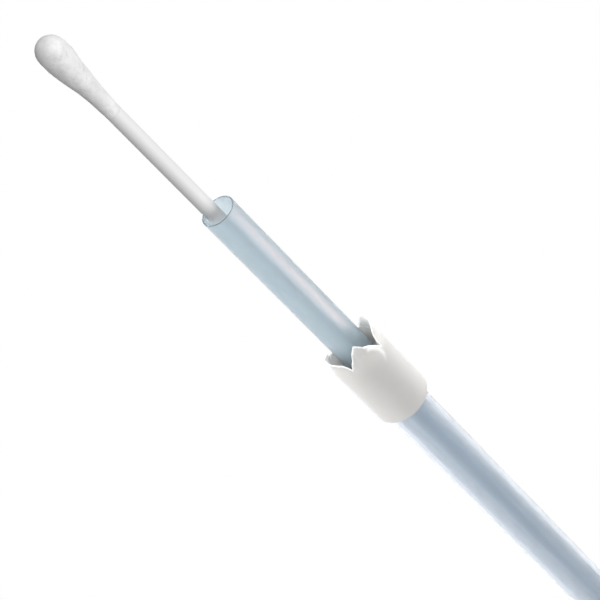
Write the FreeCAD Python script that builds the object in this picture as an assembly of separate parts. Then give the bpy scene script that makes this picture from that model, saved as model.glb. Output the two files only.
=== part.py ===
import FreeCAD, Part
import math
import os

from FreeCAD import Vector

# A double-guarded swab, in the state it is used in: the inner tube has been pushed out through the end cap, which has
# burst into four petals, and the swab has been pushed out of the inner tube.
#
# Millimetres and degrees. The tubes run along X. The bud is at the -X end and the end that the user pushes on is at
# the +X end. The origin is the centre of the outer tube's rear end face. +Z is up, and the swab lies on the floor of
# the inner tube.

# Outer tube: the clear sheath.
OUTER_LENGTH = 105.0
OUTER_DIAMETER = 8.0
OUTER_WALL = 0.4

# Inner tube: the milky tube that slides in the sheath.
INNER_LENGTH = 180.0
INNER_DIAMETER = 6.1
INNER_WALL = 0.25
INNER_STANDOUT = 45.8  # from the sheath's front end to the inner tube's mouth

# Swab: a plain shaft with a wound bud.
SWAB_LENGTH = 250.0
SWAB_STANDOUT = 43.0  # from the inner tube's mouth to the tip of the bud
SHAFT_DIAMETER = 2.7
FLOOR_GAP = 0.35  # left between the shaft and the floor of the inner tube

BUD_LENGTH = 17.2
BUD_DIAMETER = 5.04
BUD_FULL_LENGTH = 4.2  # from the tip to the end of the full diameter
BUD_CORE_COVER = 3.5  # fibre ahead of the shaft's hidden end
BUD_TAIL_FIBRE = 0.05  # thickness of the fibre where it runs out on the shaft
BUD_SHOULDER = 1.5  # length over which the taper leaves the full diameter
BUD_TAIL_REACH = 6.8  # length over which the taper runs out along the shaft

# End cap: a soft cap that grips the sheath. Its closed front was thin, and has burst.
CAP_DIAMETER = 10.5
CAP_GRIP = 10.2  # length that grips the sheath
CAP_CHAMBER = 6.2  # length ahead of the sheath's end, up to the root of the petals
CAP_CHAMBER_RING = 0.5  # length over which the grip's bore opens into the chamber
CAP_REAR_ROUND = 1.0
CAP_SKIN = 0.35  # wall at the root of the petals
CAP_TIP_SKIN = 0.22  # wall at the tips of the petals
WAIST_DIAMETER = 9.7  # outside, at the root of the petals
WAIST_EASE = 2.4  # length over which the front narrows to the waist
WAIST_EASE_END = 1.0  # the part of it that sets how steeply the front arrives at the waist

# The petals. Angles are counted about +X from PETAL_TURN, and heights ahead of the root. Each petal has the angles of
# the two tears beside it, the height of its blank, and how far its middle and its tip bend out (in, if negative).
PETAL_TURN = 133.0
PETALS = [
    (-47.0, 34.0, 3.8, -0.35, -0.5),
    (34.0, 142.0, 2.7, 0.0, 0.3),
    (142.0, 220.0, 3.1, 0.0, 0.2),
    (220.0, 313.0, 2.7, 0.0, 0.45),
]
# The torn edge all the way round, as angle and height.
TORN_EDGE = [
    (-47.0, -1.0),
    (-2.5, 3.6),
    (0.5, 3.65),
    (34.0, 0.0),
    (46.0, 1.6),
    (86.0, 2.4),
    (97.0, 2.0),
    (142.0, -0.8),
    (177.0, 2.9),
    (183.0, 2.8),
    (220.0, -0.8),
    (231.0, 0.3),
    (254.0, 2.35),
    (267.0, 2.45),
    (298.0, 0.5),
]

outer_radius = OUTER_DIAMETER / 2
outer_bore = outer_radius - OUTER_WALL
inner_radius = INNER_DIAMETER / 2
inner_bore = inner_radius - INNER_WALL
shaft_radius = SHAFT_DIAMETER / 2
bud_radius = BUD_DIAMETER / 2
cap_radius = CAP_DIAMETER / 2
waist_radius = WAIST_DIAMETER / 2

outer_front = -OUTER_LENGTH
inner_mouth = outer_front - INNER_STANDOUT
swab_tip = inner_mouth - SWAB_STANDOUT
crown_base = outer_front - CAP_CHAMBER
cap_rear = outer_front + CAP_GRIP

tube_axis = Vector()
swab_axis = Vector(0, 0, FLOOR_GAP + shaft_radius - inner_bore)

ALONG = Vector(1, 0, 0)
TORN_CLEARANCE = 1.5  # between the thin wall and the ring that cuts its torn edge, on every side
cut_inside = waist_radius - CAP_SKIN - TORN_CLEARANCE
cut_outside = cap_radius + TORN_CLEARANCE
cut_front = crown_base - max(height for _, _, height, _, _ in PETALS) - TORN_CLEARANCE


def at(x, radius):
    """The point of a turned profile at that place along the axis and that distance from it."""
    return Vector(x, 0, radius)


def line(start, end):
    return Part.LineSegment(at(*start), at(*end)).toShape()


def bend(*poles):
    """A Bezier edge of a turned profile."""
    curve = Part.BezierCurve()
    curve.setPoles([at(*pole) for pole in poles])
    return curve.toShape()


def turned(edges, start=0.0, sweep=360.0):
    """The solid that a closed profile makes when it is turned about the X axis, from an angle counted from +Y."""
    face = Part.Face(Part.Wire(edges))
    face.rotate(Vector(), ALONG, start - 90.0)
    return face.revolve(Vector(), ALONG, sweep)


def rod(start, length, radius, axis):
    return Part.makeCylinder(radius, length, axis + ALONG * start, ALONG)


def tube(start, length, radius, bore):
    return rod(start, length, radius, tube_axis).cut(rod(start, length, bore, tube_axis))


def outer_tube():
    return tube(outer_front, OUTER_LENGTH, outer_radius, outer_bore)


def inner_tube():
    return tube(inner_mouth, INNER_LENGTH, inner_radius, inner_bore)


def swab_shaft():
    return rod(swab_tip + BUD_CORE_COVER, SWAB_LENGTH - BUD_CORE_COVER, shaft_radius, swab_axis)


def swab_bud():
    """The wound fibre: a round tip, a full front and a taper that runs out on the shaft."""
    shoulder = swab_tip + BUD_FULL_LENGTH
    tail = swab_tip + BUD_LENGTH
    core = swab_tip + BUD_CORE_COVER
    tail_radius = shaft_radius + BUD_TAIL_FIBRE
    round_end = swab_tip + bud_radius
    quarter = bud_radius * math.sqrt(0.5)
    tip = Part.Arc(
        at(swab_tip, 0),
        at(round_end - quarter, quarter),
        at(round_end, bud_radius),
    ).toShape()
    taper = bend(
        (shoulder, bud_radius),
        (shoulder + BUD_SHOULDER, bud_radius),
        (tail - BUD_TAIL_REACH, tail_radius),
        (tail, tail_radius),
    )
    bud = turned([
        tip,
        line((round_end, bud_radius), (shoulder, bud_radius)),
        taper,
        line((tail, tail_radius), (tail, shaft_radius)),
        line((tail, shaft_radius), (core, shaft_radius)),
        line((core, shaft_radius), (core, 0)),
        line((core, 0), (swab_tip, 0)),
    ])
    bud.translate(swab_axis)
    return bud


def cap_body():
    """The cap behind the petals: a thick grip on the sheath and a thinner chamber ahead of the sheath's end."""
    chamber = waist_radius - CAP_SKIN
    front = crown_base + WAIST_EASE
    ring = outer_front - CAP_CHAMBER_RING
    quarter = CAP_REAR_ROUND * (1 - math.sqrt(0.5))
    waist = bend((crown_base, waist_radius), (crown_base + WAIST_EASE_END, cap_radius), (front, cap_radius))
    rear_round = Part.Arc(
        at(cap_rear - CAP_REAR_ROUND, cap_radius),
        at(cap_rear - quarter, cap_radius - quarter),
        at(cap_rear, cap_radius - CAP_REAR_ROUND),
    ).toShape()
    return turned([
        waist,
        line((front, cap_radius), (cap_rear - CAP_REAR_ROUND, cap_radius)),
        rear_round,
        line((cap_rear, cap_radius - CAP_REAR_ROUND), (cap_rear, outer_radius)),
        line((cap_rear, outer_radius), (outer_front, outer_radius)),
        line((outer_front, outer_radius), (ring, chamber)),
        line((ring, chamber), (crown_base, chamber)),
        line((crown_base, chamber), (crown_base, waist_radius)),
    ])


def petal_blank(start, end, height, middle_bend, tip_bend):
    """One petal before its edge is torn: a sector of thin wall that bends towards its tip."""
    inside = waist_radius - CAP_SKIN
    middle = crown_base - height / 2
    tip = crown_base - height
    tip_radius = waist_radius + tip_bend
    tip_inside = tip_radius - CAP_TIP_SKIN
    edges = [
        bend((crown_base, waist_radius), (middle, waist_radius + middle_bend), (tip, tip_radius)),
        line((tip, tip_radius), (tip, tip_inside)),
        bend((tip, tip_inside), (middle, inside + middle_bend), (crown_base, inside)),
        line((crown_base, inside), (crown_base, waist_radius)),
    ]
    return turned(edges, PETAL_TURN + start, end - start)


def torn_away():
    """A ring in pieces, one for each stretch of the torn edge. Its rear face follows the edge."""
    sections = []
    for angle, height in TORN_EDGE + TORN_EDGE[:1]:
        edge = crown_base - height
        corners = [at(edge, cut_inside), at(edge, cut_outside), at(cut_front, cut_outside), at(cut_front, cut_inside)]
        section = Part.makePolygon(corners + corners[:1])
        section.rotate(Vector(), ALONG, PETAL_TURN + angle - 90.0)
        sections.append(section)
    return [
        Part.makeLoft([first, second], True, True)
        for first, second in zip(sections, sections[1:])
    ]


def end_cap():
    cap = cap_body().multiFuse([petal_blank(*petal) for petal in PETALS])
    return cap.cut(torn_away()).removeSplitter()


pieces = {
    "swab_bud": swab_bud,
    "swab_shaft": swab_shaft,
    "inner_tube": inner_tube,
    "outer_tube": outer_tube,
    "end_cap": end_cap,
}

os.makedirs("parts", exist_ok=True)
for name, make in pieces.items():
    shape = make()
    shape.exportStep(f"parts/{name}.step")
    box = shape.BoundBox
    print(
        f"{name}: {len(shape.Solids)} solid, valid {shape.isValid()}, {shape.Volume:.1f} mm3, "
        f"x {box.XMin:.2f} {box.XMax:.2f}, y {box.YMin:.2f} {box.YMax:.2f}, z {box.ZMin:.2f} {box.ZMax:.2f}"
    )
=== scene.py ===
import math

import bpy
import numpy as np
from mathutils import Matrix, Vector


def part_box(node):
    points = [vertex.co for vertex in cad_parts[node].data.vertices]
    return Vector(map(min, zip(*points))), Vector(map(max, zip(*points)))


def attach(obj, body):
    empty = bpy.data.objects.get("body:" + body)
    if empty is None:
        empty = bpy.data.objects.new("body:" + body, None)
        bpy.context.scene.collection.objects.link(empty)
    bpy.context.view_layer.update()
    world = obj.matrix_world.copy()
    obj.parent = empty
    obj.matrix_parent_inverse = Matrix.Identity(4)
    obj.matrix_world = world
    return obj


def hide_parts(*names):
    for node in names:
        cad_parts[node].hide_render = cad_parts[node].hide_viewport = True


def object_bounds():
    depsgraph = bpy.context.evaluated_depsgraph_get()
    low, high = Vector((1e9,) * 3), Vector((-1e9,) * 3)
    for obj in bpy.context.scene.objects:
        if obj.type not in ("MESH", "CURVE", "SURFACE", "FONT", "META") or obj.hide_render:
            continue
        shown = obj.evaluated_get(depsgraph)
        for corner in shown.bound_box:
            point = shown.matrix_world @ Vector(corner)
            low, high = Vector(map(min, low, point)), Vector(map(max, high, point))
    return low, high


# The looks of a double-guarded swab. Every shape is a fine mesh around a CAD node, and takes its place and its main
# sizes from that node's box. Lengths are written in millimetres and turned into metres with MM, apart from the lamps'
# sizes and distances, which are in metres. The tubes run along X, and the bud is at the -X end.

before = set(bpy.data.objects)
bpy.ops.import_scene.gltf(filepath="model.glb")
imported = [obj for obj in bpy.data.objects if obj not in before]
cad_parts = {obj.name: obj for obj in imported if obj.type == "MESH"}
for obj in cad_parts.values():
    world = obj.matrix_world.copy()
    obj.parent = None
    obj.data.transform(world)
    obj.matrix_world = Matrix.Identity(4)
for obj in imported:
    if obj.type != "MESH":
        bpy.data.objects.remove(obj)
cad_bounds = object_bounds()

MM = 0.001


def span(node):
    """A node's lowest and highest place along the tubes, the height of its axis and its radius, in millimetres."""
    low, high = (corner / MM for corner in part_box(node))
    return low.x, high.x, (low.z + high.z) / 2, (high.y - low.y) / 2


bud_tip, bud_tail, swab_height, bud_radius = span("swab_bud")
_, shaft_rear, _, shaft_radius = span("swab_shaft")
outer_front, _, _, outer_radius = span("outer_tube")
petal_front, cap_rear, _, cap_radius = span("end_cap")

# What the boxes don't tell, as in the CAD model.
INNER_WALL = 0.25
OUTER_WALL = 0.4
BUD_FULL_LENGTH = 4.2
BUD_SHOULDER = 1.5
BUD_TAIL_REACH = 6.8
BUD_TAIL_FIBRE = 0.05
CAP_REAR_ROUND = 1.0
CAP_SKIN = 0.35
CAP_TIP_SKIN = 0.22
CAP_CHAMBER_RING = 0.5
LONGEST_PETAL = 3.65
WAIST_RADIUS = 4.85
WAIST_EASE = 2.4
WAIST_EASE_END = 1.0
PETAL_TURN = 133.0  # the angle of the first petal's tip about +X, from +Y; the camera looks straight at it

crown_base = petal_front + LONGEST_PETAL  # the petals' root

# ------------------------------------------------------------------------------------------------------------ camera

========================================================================

• Stated goal
Print exactly the lines above from the one with "return cap.cut(torn_away()).removeSplitter()" to the one with "shown = obj.evaluated_get(depsgraph)", including both.

• Solution for this task
    return cap.cut(torn_away()).removeSplitter()


pieces = {
    "swab_bud": swab_bud,
    "swab_shaft": swab_shaft,
    "inner_tube": inner_tube,
    "outer_tube": outer_tube,
    "end_cap": end_cap,
}

os.makedirs("parts", exist_ok=True)
for name, make in pieces.items():
    shape = make()
    shape.exportStep(f"parts/{name}.step")
    box = shape.BoundBox
    print(
        f"{name}: {len(shape.Solids)} solid, valid {shape.isValid()}, {shape.Volume:.1f} mm3, "
        f"x {box.XMin:.2f} {box.XMax:.2f}, y {box.YMin:.2f} {box.YMax:.2f}, z {box.ZMin:.2f} {box.ZMax:.2f}"
    )
=== scene.py ===
import math

import bpy
import numpy as np
from mathutils import Matrix, Vector


def part_box(node):
    points = [vertex.co for vertex in cad_parts[node].data.vertices]
    return Vector(map(min, zip(*points))), Vector(map(max, zip(*points)))


def attach(obj, body):
    empty = bpy.data.objects.get("body:" + body)
    if empty is None:
        empty = bpy.data.objects.new("body:" + body, None)
        bpy.context.scene.collection.objects.link(empty)
    bpy.context.view_layer.update()
    world = obj.matrix_world.copy()
    obj.parent = empty
    obj.matrix_parent_inverse = Matrix.Identity(4)
    obj.matrix_world = world
    return obj


def hide_parts(*names):
    for node in names:
        cad_parts[node].hide_render = cad_parts[node].hide_viewport = True


def object_bounds():
    depsgraph = bpy.context.evaluated_depsgraph_get()
    low, high = Vector((1e9,) * 3), Vector((-1e9,) * 3)
    for obj in bpy.context.scene.objects:
        if obj.type not in ("MESH", "CURVE", "SURFACE", "FONT", "META") or obj.hide_render:
            continue
        shown = obj.evaluated_get(depsgraph)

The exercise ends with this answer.